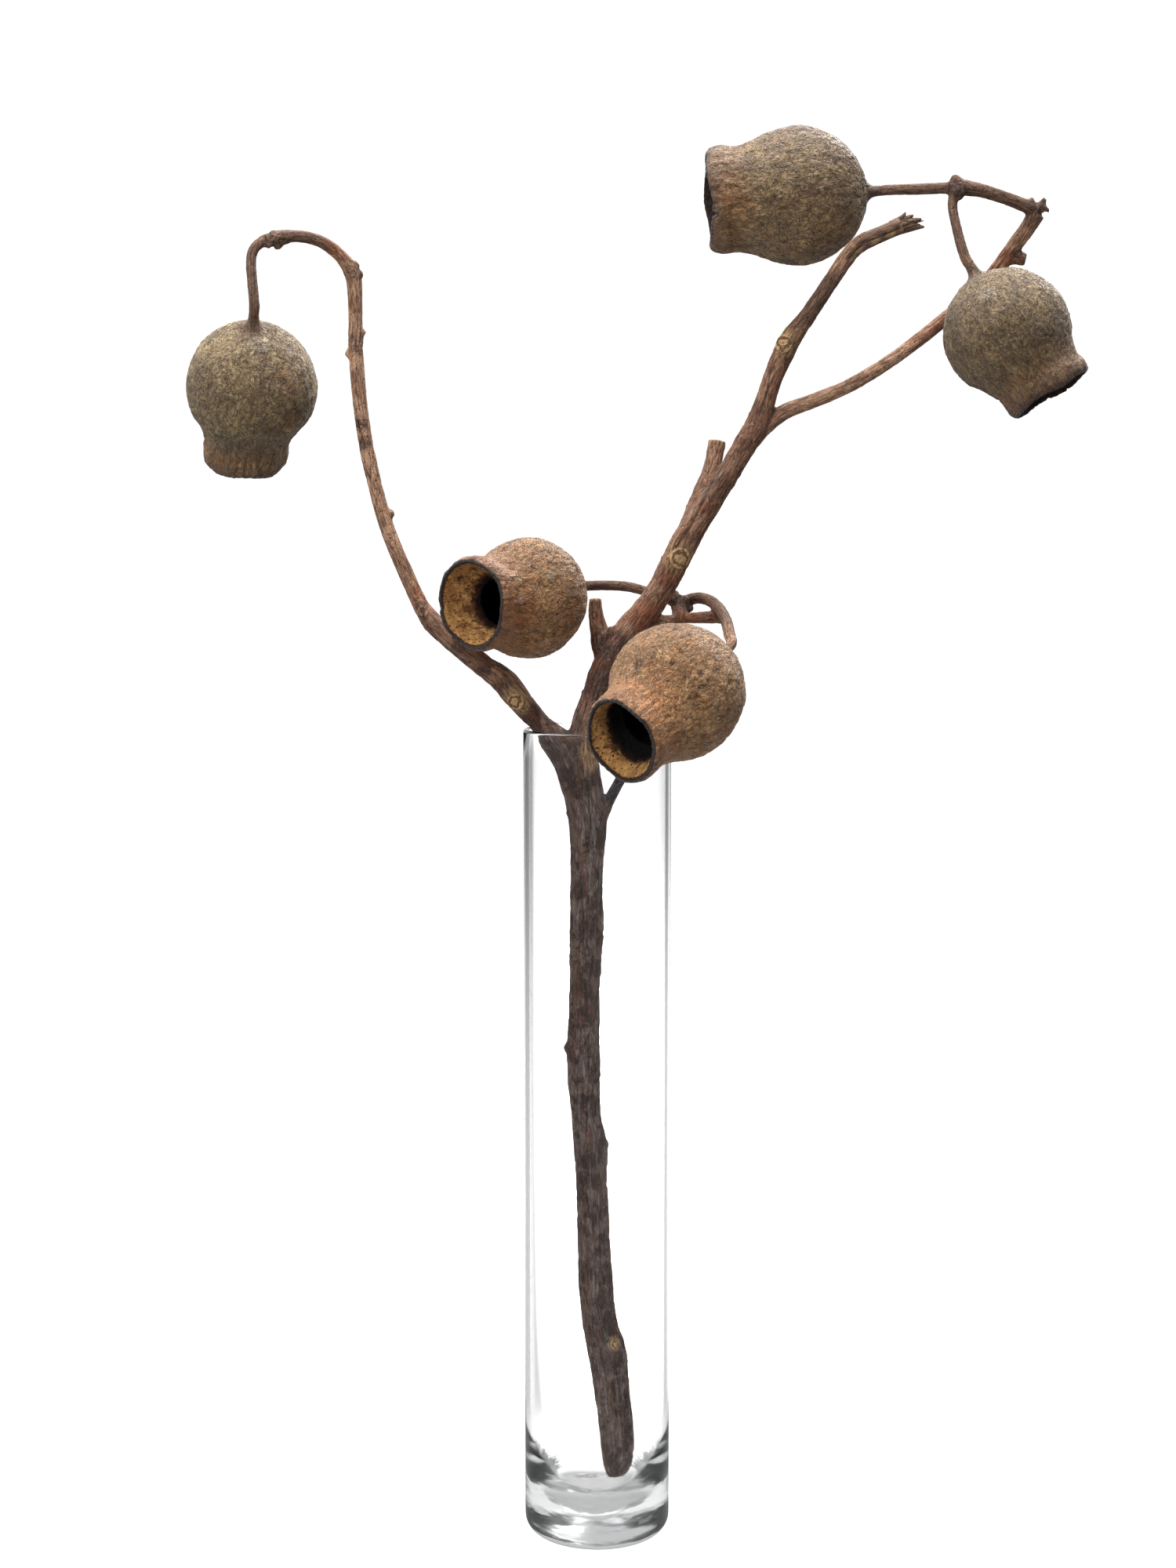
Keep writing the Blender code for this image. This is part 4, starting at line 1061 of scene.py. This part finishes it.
# Outside: olive and grey in patches, or a warmer tan on the two pods in front, and browner towards the neck.
olive = mottle.rise(0.40, 0.60).tint((0.395, 0.272, 0.128), (0.255, 0.172, 0.082))
olive = (clouds.rise(0.50, 0.66) * 0.8).tint(olive, (0.250, 0.145, 0.075))
warm_tan = mottle.rise(0.38, 0.62).tint((0.475, 0.245, 0.098), (0.380, 0.178, 0.064))
warm_tan = clouds.rise(0.50, 0.66).tint(warm_tan, (0.440, 0.195, 0.066))
orange_neck = neck_lines.rise(0.40, 0.60).tint((0.420, 0.170, 0.052), (0.300, 0.110, 0.036))
neck_brown = neck_lines.rise(0.36, 0.64).tint((0.330, 0.172, 0.062), (0.165, 0.090, 0.044))
neck_brown = (warmth * 0.75).tint(neck_brown, orange_neck)
pale_crests = warmth.tint((0.57, 0.45, 0.30), (0.64, 0.42, 0.23))
brown_edge = from_rim.rise(5.5, 1.0) * (0.35 + 0.65 * neck_lines.rise(0.62, 0.40))
colour = painted(warmth.tint(olive, warm_tan), [
    (neck * (0.62 + 0.33 * clouds.rise(0.35, 0.60)), neck_brown),
    (brown_edge * (0.80 - 0.40 * warmth), (0.120, 0.052, 0.034)),
    (rust * clouds.rise(0.25, 0.60) * (0.35 + 0.35 * warmth), (0.40, 0.150, 0.045)),
    # Painted highlight and shade: the pale and dark coats from patches, fine and the grooves follow the wrinkle
    # relief, paler on crests, darker in hollows.
    (patches.rise(0.52, 0.64) * 0.20 * crinkled, pale_crests),
    (patches.rise(0.47, 0.37) * 0.24 * crinkled, (0.105, 0.064, 0.036)),
    (fine.rise(0.53, 0.66) * 0.38 * crinkled, pale_crests),
    (fine.rise(0.47, 0.35) * 0.42 * crinkled, (0.085, 0.050, 0.029)),
    (long_lines.rise(0.44, 0.30) * 0.35, (0.11, 0.066, 0.038)),
    (groove * 0.50, (0.070, 0.038, 0.022)),
    (fine_groove * 0.36, (0.080, 0.044, 0.026)),
# The outside colour is scaled by the painted light by height.
]).scaled(painted_light_by_height)
flecks = drawn_out.cells(0.34).rise(0.11, 0.05) * skin.noise(0.2).rise(0.45, 0.6)
pitted = pits * (fine * 0.6 + patches * 0.4).rise(0.46, 0.54)
colour = painted(colour, [
    (flecks.most(pitted) * 0.75, (0.066, 0.036, 0.038)),
    (warts * fine.rise(0.42, 0.58) * 0.65, (0.54, 0.45, 0.37)),
    ((from_stalk + 7.0 * neck_lines).rise(13.0, 4.0), (0.175, 0.096, 0.056)),
])

# Mouth: a black edge, the ochre funnel with its dark specks, and the nearly black chamber behind the ring.
depth = 0.0 - from_rim
ragged = skin.noise(0.55, 4.0, 0.7)
specks = skin.vector("ADD", (13.0, 5.0, 3.0)).cells(0.95)
# Partly painted shade: deeper in, the funnel darkens to dark brown and the chamber to nearly black, over the
# wood's own dark.
darkening_depth = depth + ragged * 4.0 - darkening_from
edge = depth + ragged * 0.9 - 0.45
charred = edge.rise(-0.9, -0.30) * (edge / char_width).rise(1.5, 0.8) * 0.96
char_black = (0.020, 0.014, 0.016)
colour = charred.tint(colour, char_black)
ochre = skin.noise(0.35, 3.0, 0.6).rise(0.35, 0.65).tint((0.72, 0.400, 0.140), (0.50, 0.240, 0.085))
ochre = painted(ochre, [
    (specks.rise(0.34, 0.20) * ragged.rise(0.36, 0.50) * 0.9, (0.075, 0.030, 0.015)),
    ((skin.noise(0.42, 4.0, 0.7) + depth * 0.022).rise(0.60, 0.74) * 0.85, (0.130, 0.050, 0.022)),
    (darkening_depth.rise(0.5, 3.0), (0.026, 0.010, 0.006)),
    (darkening_depth.rise(2.6, 4.2), (0.003, 0.002, 0.002)),
    (charred, char_black),
])
relief = (fine * 0.9 - groove * 0.45 - fine_groove * 0.30 + patches * 1.5) * crinkled
relief = relief + neck * neck_lines * 0.5
raised = on_skin.node("ShaderNodeBump", {}, {"Strength": 1.0, "Distance": 0.00095, "Height": relief})
dried = on_skin.node(
    "ShaderNodeBsdfPrincipled",
    {},
    {
        "Base Color": colour,
        "Roughness": 0.31 + 0.22 * clouds,
        "Specular IOR Level": 0.44,
        "Sheen Weight": 0.12,
        "Sheen Roughness": 0.35,
        "Normal": raised,
    },
)
inner_wood = on_skin.node(
    "ShaderNodeBsdfPrincipled",
    {},
    {"Base Color": ochre, "Roughness": 0.85, "Specular IOR Level": 0.2, "Normal": raised},
)
whole_pod = on_skin.node("ShaderNodeMixShader", {}, {0: depth.rise(0.2, 0.6), 1: dried, 2: inner_wood})
on_skin.node("ShaderNodeOutputMaterial", {}, {"Surface": whole_pod})

skin_tree = wrinkled_tree()
for number, (pod_name, pod) in enumerate(PODS.items(), 1):
    cup_name = pod_name.replace("pod_", "") + "_seed_cup"
    shell = pod_shell(pod_name, pod, number)
    seed_cup = grow(cup_name, shell, skin_tree, {**SKIN_RELIEF, "Finish": pod_skin})
    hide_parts(pod_name)
    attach(seed_cup, "root")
*-*-*
* What you have to do *
Produce an exact copy of the whole listing.

* Exercise answer *
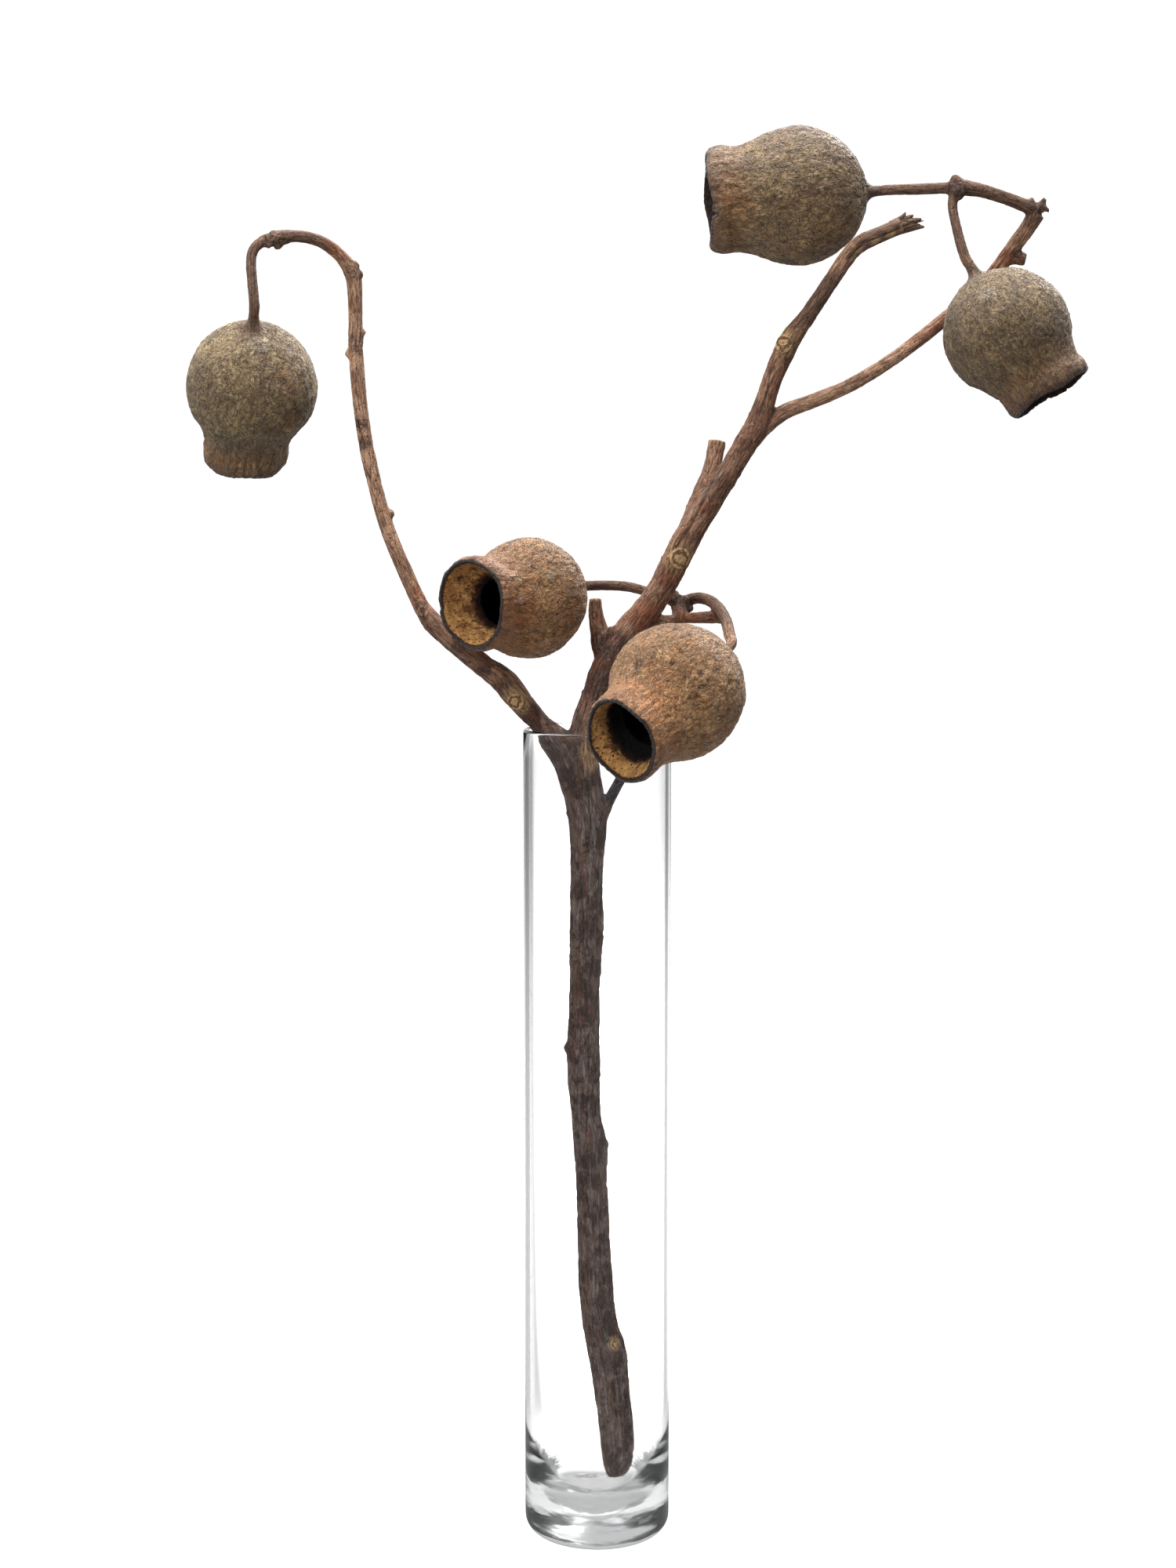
Keep writing the Blender code for this image. This is part 4, starting at line 1061 of scene.py. This part finishes it.
# Outside: olive and grey in patches, or a warmer tan on the two pods in front, and browner towards the neck.
olive = mottle.rise(0.40, 0.60).tint((0.395, 0.272, 0.128), (0.255, 0.172, 0.082))
olive = (clouds.rise(0.50, 0.66) * 0.8).tint(olive, (0.250, 0.145, 0.075))
warm_tan = mottle.rise(0.38, 0.62).tint((0.475, 0.245, 0.098), (0.380, 0.178, 0.064))
warm_tan = clouds.rise(0.50, 0.66).tint(warm_tan, (0.440, 0.195, 0.066))
orange_neck = neck_lines.rise(0.40, 0.60).tint((0.420, 0.170, 0.052), (0.300, 0.110, 0.036))
neck_brown = neck_lines.rise(0.36, 0.64).tint((0.330, 0.172, 0.062), (0.165, 0.090, 0.044))
neck_brown = (warmth * 0.75).tint(neck_brown, orange_neck)
pale_crests = warmth.tint((0.57, 0.45, 0.30), (0.64, 0.42, 0.23))
brown_edge = from_rim.rise(5.5, 1.0) * (0.35 + 0.65 * neck_lines.rise(0.62, 0.40))
colour = painted(warmth.tint(olive, warm_tan), [
    (neck * (0.62 + 0.33 * clouds.rise(0.35, 0.60)), neck_brown),
    (brown_edge * (0.80 - 0.40 * warmth), (0.120, 0.052, 0.034)),
    (rust * clouds.rise(0.25, 0.60) * (0.35 + 0.35 * warmth), (0.40, 0.150, 0.045)),
    # Painted highlight and shade: the pale and dark coats from patches, fine and the grooves follow the wrinkle
    # relief, paler on crests, darker in hollows.
    (patches.rise(0.52, 0.64) * 0.20 * crinkled, pale_crests),
    (patches.rise(0.47, 0.37) * 0.24 * crinkled, (0.105, 0.064, 0.036)),
    (fine.rise(0.53, 0.66) * 0.38 * crinkled, pale_crests),
    (fine.rise(0.47, 0.35) * 0.42 * crinkled, (0.085, 0.050, 0.029)),
    (long_lines.rise(0.44, 0.30) * 0.35, (0.11, 0.066, 0.038)),
    (groove * 0.50, (0.070, 0.038, 0.022)),
    (fine_groove * 0.36, (0.080, 0.044, 0.026)),
# The outside colour is scaled by the painted light by height.
]).scaled(painted_light_by_height)
flecks = drawn_out.cells(0.34).rise(0.11, 0.05) * skin.noise(0.2).rise(0.45, 0.6)
pitted = pits * (fine * 0.6 + patches * 0.4).rise(0.46, 0.54)
colour = painted(colour, [
    (flecks.most(pitted) * 0.75, (0.066, 0.036, 0.038)),
    (warts * fine.rise(0.42, 0.58) * 0.65, (0.54, 0.45, 0.37)),
    ((from_stalk + 7.0 * neck_lines).rise(13.0, 4.0), (0.175, 0.096, 0.056)),
])

# Mouth: a black edge, the ochre funnel with its dark specks, and the nearly black chamber behind the ring.
depth = 0.0 - from_rim
ragged = skin.noise(0.55, 4.0, 0.7)
specks = skin.vector("ADD", (13.0, 5.0, 3.0)).cells(0.95)
# Partly painted shade: deeper in, the funnel darkens to dark brown and the chamber to nearly black, over the
# wood's own dark.
darkening_depth = depth + ragged * 4.0 - darkening_from
edge = depth + ragged * 0.9 - 0.45
charred = edge.rise(-0.9, -0.30) * (edge / char_width).rise(1.5, 0.8) * 0.96
char_black = (0.020, 0.014, 0.016)
colour = charred.tint(colour, char_black)
ochre = skin.noise(0.35, 3.0, 0.6).rise(0.35, 0.65).tint((0.72, 0.400, 0.140), (0.50, 0.240, 0.085))
ochre = painted(ochre, [
    (specks.rise(0.34, 0.20) * ragged.rise(0.36, 0.50) * 0.9, (0.075, 0.030, 0.015)),
    ((skin.noise(0.42, 4.0, 0.7) + depth * 0.022).rise(0.60, 0.74) * 0.85, (0.130, 0.050, 0.022)),
    (darkening_depth.rise(0.5, 3.0), (0.026, 0.010, 0.006)),
    (darkening_depth.rise(2.6, 4.2), (0.003, 0.002, 0.002)),
    (charred, char_black),
])
relief = (fine * 0.9 - groove * 0.45 - fine_groove * 0.30 + patches * 1.5) * crinkled
relief = relief + neck * neck_lines * 0.5
raised = on_skin.node("ShaderNodeBump", {}, {"Strength": 1.0, "Distance": 0.00095, "Height": relief})
dried = on_skin.node(
    "ShaderNodeBsdfPrincipled",
    {},
    {
        "Base Color": colour,
        "Roughness": 0.31 + 0.22 * clouds,
        "Specular IOR Level": 0.44,
        "Sheen Weight": 0.12,
        "Sheen Roughness": 0.35,
        "Normal": raised,
    },
)
inner_wood = on_skin.node(
    "ShaderNodeBsdfPrincipled",
    {},
    {"Base Color": ochre, "Roughness": 0.85, "Specular IOR Level": 0.2, "Normal": raised},
)
whole_pod = on_skin.node("ShaderNodeMixShader", {}, {0: depth.rise(0.2, 0.6), 1: dried, 2: inner_wood})
on_skin.node("ShaderNodeOutputMaterial", {}, {"Surface": whole_pod})

skin_tree = wrinkled_tree()
for number, (pod_name, pod) in enumerate(PODS.items(), 1):
    cup_name = pod_name.replace("pod_", "") + "_seed_cup"
    shell = pod_shell(pod_name, pod, number)
    seed_cup = grow(cup_name, shell, skin_tree, {**SKIN_RELIEF, "Finish": pod_skin})
    hide_parts(pod_name)
    attach(seed_cup, "root")